Connecting with people in your industry can give you some comfort and companionship, even if only virtually. It doesn’t take that much time to foster these relationships, especially in online communities, yet the returns can last you for a lifetime.
Create a Diverse Workplace
A diverse workplace in this context isn’t on a cultural or racial basis but in skills. People tend to gravitate to others who have the same interests, but you want to have people in the business who have the skills you don’t.
For example, if you’re an excellent content writer but have no instinct for social media, you want to find someone who excels in social media marketing. Having a diverse workplace makes your business well-rounded and more likely to succeed.
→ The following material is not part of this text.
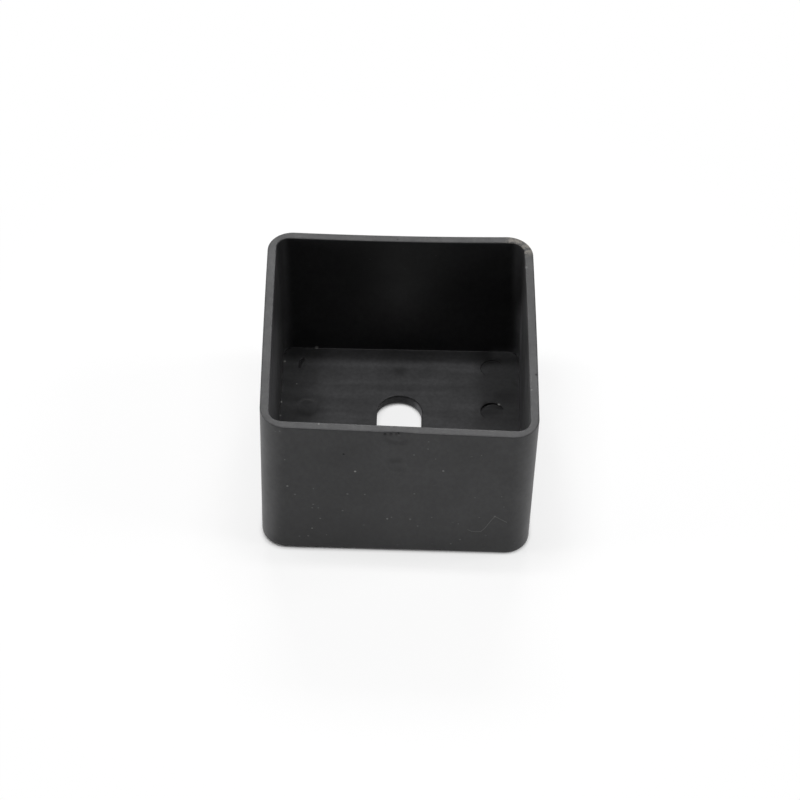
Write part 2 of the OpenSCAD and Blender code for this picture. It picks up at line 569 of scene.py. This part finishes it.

The Recommended Resources for Starting Your Business
You’re now set for success in your small business and shouldn’t waste any time getting started. Fortunately, many resources are available to convert a host of business ideas into reality.
While some resources are more appropriate to certain types of businesses than others, all startups will benefit from the following:
- Accounting software
- Business management software
- CRM software
- Website hosting
- Market research
- Marketing tools
- Content tools
- Social media management
- Third-party services like content creation and voice talent
You don’t need to use these resources if you don’t want to. However, they can be of infinite value to you in automating redundant processes, monitoring productivity, and generally making your life as an entrepreneur so much simpler.
What Should You Do Next?
You can maximize the value of these tips before you start a business, particularly when making a business plan. However, if your business is already up and running, no worries.
You’re never too late when making positive changes. Use these insights to help you improve how you manage your company. You might also consider using some of the suggested tools and resources to automate processes and increase efficiencies. Work smarter, not harder.